On the Friday before the election, REPs have a small lead in combined early voting (absentee + in-person). STUNNING! By comparison, 4 years ago DEMs led by 168k on Election Eve.
REPs lead in absentee voting has leveled off around 74-75k.
DEMs had a good day yesterday and increased their in-person voting lead.
Through Saturday, November 5th, DEMs and REPs are probably going to be close in combined early voting, but DEMs will likely take the lead on Sunday, November 6th because they have 1 extra day of in-person early voting.
All things, considered, REPs are looking good to win Florida on November 8th.
Yes we are hanging close to them! This is all we needed to do
Both the REP and DEM share of early voting has been slowly decreasing and Indys/Others have been creeping up.
Indys now account for 20% of absentee voting and 21% of in-person early voting.
Indys will be crucial in all the battleground states (NC, FL, CO). Most polls show Trump winning Indys. Could be key to the election.
Looks like we finish early + absentee up 75,000 from 2012
Speedy - any reason to worry about Hillsborough? It looks like they will exceed their 20K lead from 2012 and this is a swing county that Trump needs to win, doesn’t he?

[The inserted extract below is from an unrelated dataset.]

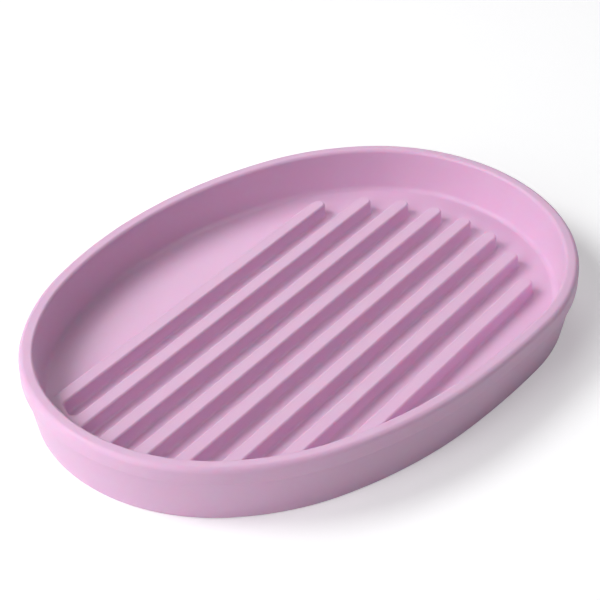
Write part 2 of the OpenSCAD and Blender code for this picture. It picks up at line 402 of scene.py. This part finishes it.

Any idea on the theory that Rs are cannibalizing their election day turnout?
“Michael McDonald ElectProject · 18m18 minutes ago
FL turnout is not going to be up 2.4 Million votes over 2012, so some Election Day voters (where Reps win in past) converted to early”
Sounds plausible, but I remember Rs making the same claim about Obama.
Seems, like crossover speculation, there’s no way to tell if it’s happening.
Overall still looking pretty good. Democrat gains have been under 10k daily in terms of the in-person early vote. I don’t expect the absentee margins to move significantly at this point.
As you’ve said Sunday could get kinda ugly from an early vote standpoint with the democrat strongholds still open (a lot of the smaller republican-leaning counties are not).
Worst case at this point looks like a 90-100k net swing (to the good) from 2012. Possibly a fair amount better than that.
Four days can seem like an eternity with in person voting.